* Exercise requirements
Give only the lines from the one containing "hide_parts(*nodes)" through the end of the material below, exactly as written.

* Information shown
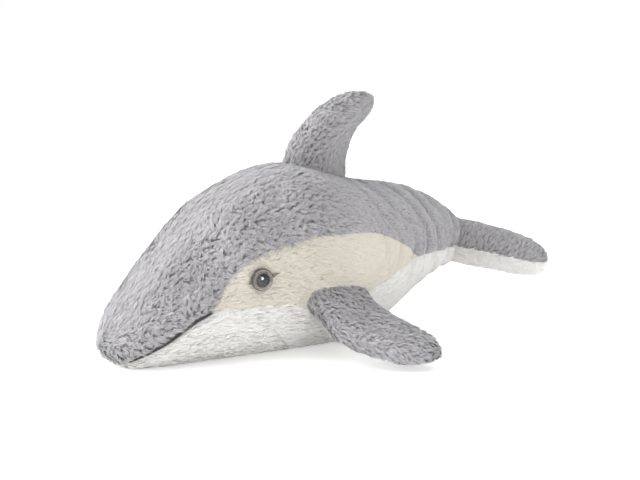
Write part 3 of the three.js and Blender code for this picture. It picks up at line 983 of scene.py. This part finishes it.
@dataclass
class BodyCover:
    """The body's five panels of plush, from the nose to the end of the tail stem.

    Towards the tail the pile thins and settles: it loses a share of its length, sleek, and its ruffle. On
    the head it lies sleek within the crown's distance of the middle.
    """

    cloths: dict[str, Cloth]
    blades: list[Blade]
    columns: int = 190
    rows: int = 136
    end: float = 424.5
    pile_depth: float = 3.1
    mouth_gap: float = 2.2
    eye_radius: float = 10.8
    head_end: float = 165.0
    stem_end: float = 383.0
    sleek: float = 0.45
    thins: tuple[float, float] = (200.0, 275.0)
    settles: tuple[float, float] = (185.0, 265.0)
    crown: tuple[float, float] = (14.0, 44.0)
    swing: tuple[float, float] = (302.0, 381.0)
    creases: Creases = Creases()

    def __post_init__(self) -> None:
        """Finds the eyes and lays out the whole surface."""
        self.eyes = [FORM.point(EYE_AT[0], side * EYE_AT[1], self.pile_depth) for side in SIDES.values()]
        self.sheet = tube_sheet(self.columns, self.rows, self.place)

    def place(self, along: np.ndarray, around: np.ndarray) -> np.ndarray:
        """Points of the cloth under the pile, closer together at the nose."""
        x = 0.02 + (self.end - 0.02) * (0.35 * along + 0.65 * along ** 1.6)
        angle = 360 * around - 180
        return FORM.point(x, angle, self.depth(x, angle))

    def depth(self, x: np.ndarray, angle: np.ndarray) -> np.ndarray:
        """Depth of the cloth: seams are drawn in and the rear is folded.

        Args:
            x: Distances from the nose.
            angle: Angles in degrees from the back seam.

        Returns:
            Depths below the pile's surface.
        """
        plain = FORM.point(x, angle)
        height = plain[:, 2]
        behind = x > FORM.mouth_back
        seam = hump(height - FORM.height_line(x, True), 1.3, 4)
        seam += hump(height - FORM.height_line(x, False), 1.3, 4) * behind
        spine = hump(plain[:, 1], 1.6, 3.5) * (np.abs(angle) < 60) * smooth_step(4, 40, x)
        mouth = hump(height - FORM.mouth(x), 1.8, 3) * ~behind * (x > 8)
        nose = 1.6 * (1 - smooth_step(5, 40, x))
        pulls = seam * (x > 14) + spine + mouth - nose
        return self.pile_depth - 0.9 * smooth_step(*self.thins, x) + pulls + self.creases.depth(x, angle)

    def from_eye(self, places: np.ndarray) -> np.ndarray:
        """Distance from the nearer eye."""
        return np.min([np.linalg.norm(places - eye, axis=1) for eye in self.eyes], axis=0)

    @staticmethod
    def panel_of(places: np.ndarray) -> np.ndarray:
        """Number of the panel at each place."""
        x, left, height = places[:, 0], places[:, 1] < 0, places[:, 2]
        grey = (height > FORM.height_line(x, True)) | (x < FORM.mouth_front)
        white = height <= FORM.height_line(x, False)
        return np.where(grey, np.where(left, 0, 1), np.where(white, 4, np.where(left, 2, 3)))

    def build(self) -> None:
        """Makes the cloth and the pile of each panel, ahead of the flukes."""
        middle = self.sheet.middles()
        kind = self.panel_of(middle)
        for number, panel in enumerate(Panel):
            kind_of_cloth, *nodes = panel.value
            cloth = self.cloths[kind_of_cloth]
            name = panel.name.lower()
            keep = (kind == number) & (middle[:, 0] < self.stem_end + 2)
            made = cloth_piece(f"{name}_cloth", self.sheet, keep, cloth.backing_material)
            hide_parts(*nodes)
            self.attach(made, cloth, kind_of_cloth != "cream")
            stretches = [("_front", 0, self.head_end), ("_rear", self.head_end, self.stem_end)]
            if kind_of_cloth == "cream":
                stretches = [("", 0, self.stem_end)]
            for part, (label, start, end) in enumerate(stretches):
                pile = replace(cloth.style, seed=11 + 2 * number + part)
                ground = BodyGround(self, number, start, end)
                made = pile.grow(f"{name}_pile{label}", self.sheet, ground, cloth.pile_material)
                self.attach(made, cloth, label == "_rear")

    def attach(self, piece: bpy.types.Object, cloth: Cloth, bends: bool) -> None:
        """Bakes a piece's transform where it would bend with the tail, or lets it ride on the torso."""
        if bends:
            self.bend(piece)
        else:
            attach(piece, "torso")

    def bend(self, piece: bpy.types.Object) -> None:
        """Bakes a piece's transform into its mesh."""
        start, end = (frame_point(x, 0, 90) for x in self.swing)
        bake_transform(piece)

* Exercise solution
            hide_parts(*nodes)
            self.attach(made, cloth, kind_of_cloth != "cream")
            stretches = [("_front", 0, self.head_end), ("_rear", self.head_end, self.stem_end)]
            if kind_of_cloth == "cream":
                stretches = [("", 0, self.stem_end)]
            for part, (label, start, end) in enumerate(stretches):
                pile = replace(cloth.style, seed=11 + 2 * number + part)
                ground = BodyGround(self, number, start, end)
                made = pile.grow(f"{name}_pile{label}", self.sheet, ground, cloth.pile_material)
                self.attach(made, cloth, label == "_rear")

    def attach(self, piece: bpy.types.Object, cloth: Cloth, bends: bool) -> None:
        """Bakes a piece's transform where it would bend with the tail, or lets it ride on the torso."""
        if bends:
            self.bend(piece)
        else:
            attach(piece, "torso")

    def bend(self, piece: bpy.types.Object) -> None:
        """Bakes a piece's transform into its mesh."""
        start, end = (frame_point(x, 0, 90) for x in self.swing)
        bake_transform(piece)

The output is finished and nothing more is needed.